_3D code data_.
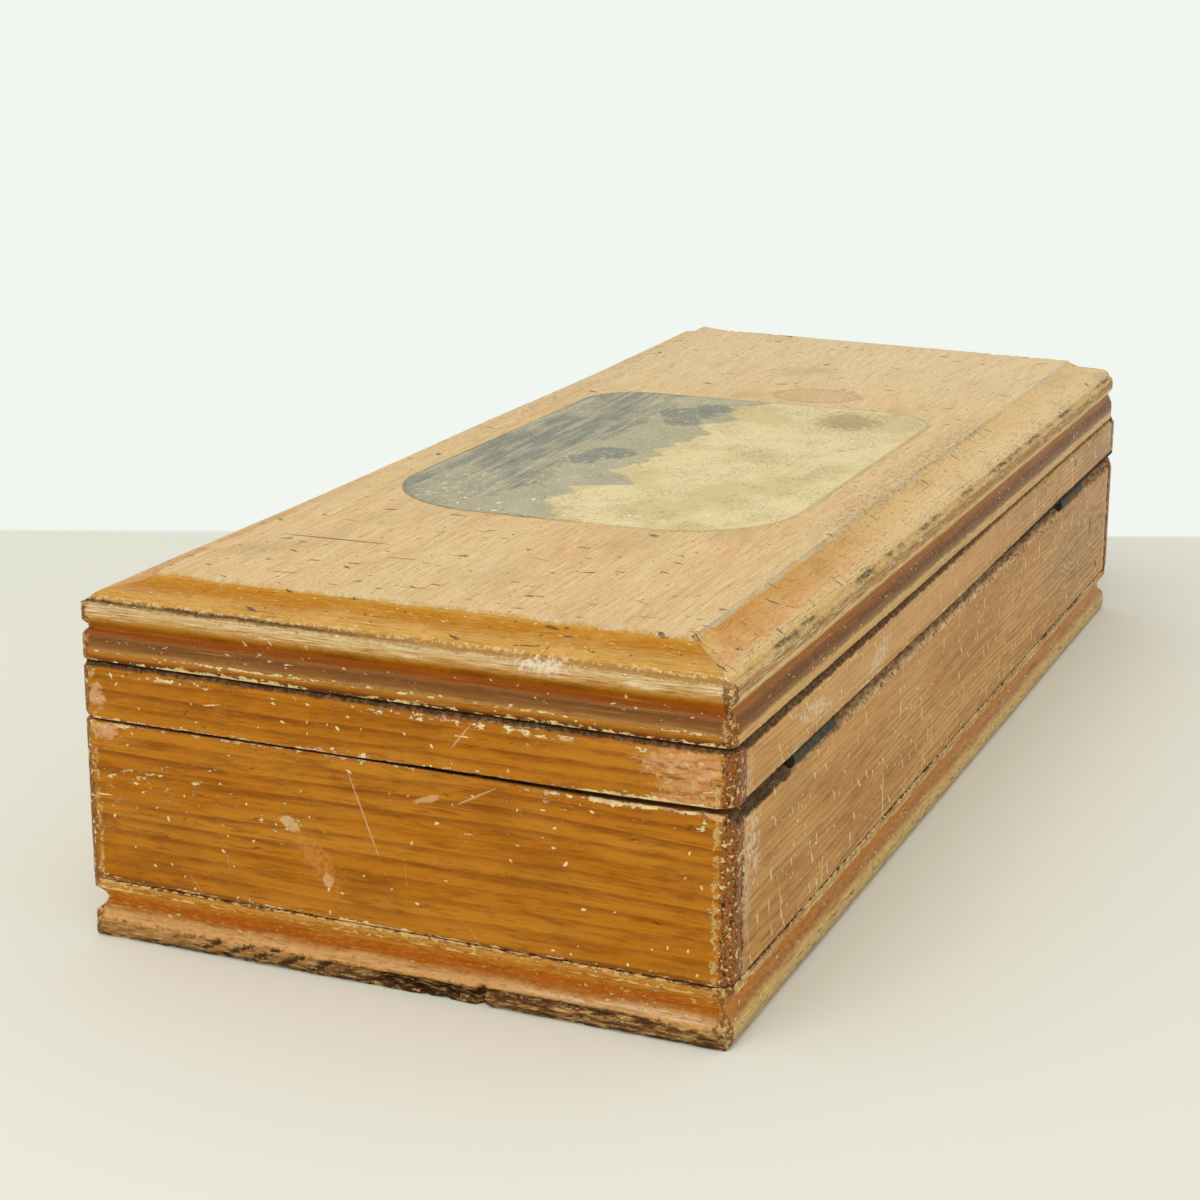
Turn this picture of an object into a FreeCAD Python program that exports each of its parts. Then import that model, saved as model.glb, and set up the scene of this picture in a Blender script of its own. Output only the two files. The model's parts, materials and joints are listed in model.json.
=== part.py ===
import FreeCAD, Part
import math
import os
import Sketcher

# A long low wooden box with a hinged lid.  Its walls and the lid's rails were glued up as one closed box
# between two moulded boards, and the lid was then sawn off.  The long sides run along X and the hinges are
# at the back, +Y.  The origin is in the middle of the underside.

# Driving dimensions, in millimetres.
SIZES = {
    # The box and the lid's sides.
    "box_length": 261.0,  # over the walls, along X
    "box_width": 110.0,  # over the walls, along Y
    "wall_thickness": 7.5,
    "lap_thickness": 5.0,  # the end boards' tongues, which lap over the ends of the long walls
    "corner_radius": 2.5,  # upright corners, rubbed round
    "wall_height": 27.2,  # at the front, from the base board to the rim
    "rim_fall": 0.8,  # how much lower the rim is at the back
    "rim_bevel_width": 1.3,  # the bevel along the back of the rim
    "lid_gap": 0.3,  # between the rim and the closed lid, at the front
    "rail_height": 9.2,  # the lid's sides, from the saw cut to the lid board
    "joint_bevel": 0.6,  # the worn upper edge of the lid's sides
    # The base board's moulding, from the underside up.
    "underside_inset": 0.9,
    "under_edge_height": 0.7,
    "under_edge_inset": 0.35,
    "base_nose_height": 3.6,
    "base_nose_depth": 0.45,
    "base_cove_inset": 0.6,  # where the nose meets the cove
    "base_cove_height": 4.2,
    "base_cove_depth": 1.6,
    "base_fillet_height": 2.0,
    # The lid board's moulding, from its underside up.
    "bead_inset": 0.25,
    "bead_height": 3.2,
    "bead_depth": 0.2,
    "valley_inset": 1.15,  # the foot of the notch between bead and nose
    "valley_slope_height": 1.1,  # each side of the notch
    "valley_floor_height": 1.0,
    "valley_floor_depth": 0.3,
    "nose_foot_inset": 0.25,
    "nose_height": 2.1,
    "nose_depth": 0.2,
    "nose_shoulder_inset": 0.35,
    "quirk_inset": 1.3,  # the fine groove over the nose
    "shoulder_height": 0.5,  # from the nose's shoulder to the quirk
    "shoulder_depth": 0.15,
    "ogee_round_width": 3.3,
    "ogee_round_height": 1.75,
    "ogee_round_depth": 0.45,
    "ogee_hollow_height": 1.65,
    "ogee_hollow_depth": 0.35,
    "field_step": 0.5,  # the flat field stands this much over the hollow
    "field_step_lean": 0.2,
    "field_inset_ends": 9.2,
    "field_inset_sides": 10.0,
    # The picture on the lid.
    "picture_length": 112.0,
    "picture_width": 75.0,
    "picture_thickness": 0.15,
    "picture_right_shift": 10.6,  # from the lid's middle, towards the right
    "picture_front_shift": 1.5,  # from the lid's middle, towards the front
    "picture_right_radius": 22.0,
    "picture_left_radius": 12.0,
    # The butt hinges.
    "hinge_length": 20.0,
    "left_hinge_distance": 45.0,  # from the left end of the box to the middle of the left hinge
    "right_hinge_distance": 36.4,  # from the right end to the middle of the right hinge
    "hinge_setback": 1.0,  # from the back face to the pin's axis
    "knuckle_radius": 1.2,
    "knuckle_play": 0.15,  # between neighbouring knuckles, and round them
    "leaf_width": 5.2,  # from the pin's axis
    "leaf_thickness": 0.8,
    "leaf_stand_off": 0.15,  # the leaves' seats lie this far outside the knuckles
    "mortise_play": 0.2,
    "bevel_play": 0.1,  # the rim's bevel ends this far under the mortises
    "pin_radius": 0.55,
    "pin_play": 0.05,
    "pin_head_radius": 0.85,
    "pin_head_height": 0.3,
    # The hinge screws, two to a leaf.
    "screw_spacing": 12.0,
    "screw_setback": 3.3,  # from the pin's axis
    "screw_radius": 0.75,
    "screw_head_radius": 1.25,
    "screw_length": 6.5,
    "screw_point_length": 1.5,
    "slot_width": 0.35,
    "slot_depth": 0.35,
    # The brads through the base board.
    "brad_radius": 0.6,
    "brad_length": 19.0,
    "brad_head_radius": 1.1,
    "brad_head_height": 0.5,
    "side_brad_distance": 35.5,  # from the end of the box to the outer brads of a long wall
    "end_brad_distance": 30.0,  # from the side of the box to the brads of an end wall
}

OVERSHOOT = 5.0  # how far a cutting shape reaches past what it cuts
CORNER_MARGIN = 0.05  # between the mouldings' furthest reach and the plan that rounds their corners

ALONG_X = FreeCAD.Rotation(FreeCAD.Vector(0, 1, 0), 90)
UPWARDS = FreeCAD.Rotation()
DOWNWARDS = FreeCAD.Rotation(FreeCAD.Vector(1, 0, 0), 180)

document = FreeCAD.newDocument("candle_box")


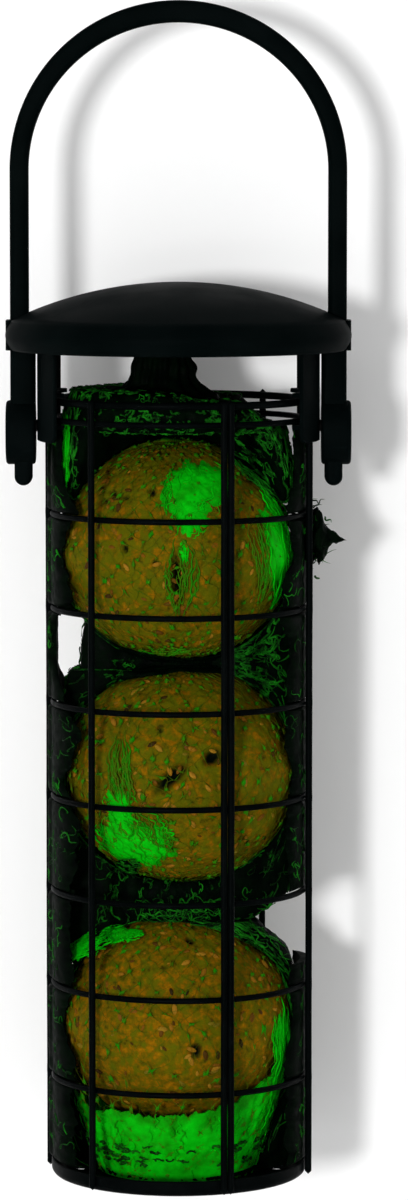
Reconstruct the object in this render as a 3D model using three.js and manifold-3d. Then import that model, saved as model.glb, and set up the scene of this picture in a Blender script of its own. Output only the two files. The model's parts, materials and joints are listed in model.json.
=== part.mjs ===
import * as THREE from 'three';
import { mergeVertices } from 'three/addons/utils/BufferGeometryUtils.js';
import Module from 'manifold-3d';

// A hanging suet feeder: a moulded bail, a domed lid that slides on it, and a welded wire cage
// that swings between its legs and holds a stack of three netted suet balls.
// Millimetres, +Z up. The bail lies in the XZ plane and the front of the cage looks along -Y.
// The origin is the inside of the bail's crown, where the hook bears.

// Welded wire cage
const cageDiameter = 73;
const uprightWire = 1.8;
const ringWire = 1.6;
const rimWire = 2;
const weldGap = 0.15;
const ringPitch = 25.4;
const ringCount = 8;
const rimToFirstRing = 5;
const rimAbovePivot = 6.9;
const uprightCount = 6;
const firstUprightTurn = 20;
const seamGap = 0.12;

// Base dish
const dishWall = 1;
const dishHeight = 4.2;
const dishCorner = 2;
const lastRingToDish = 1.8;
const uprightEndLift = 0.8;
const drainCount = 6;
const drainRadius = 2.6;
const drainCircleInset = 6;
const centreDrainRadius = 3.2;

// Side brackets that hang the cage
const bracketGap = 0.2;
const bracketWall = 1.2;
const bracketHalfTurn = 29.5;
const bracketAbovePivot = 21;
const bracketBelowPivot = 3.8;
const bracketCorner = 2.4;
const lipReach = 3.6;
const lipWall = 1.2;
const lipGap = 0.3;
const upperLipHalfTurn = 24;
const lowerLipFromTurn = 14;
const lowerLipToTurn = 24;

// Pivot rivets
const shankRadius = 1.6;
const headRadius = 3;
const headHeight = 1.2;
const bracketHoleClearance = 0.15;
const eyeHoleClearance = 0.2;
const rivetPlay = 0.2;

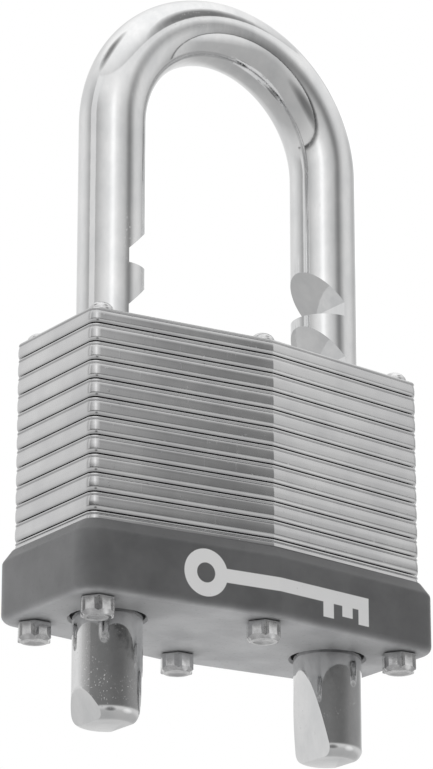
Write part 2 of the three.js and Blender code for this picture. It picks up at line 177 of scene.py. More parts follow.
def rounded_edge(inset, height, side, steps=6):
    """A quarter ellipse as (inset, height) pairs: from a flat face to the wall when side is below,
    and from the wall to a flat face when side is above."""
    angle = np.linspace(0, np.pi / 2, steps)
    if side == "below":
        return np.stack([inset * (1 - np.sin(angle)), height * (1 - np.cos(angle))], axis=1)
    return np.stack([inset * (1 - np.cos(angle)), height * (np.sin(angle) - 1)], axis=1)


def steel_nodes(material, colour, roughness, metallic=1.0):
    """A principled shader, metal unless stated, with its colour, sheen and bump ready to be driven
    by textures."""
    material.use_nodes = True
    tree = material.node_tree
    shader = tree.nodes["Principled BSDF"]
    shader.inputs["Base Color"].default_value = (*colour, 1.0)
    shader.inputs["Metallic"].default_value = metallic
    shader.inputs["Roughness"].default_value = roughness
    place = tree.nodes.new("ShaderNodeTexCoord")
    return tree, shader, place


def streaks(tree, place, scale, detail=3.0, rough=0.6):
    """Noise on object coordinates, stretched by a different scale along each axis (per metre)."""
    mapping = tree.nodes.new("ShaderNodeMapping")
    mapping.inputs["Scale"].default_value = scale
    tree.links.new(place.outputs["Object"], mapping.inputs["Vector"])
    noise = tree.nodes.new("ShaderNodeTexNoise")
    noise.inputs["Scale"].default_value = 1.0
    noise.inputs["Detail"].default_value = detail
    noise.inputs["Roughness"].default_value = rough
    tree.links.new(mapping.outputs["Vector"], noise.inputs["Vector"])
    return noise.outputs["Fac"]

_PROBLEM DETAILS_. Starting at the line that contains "Reconstruct the object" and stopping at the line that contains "const centreDrainRadius = 3.2;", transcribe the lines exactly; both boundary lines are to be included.

_WORKED SOLUTION_.
Reconstruct the object in this render as a 3D model using three.js and manifold-3d. Then import that model, saved as model.glb, and set up the scene of this picture in a Blender script of its own. Output only the two files. The model's parts, materials and joints are listed in model.json.
=== part.mjs ===
import * as THREE from 'three';
import { mergeVertices } from 'three/addons/utils/BufferGeometryUtils.js';
import Module from 'manifold-3d';

// A hanging suet feeder: a moulded bail, a domed lid that slides on it, and a welded wire cage
// that swings between its legs and holds a stack of three netted suet balls.
// Millimetres, +Z up. The bail lies in the XZ plane and the front of the cage looks along -Y.
// The origin is the inside of the bail's crown, where the hook bears.

// Welded wire cage
const cageDiameter = 73;
const uprightWire = 1.8;
const ringWire = 1.6;
const rimWire = 2;
const weldGap = 0.15;
const ringPitch = 25.4;
const ringCount = 8;
const rimToFirstRing = 5;
const rimAbovePivot = 6.9;
const uprightCount = 6;
const firstUprightTurn = 20;
const seamGap = 0.12;

// Base dish
const dishWall = 1;
const dishHeight = 4.2;
const dishCorner = 2;
const lastRingToDish = 1.8;
const uprightEndLift = 0.8;
const drainCount = 6;
const drainRadius = 2.6;
const drainCircleInset = 6;
const centreDrainRadius = 3.2;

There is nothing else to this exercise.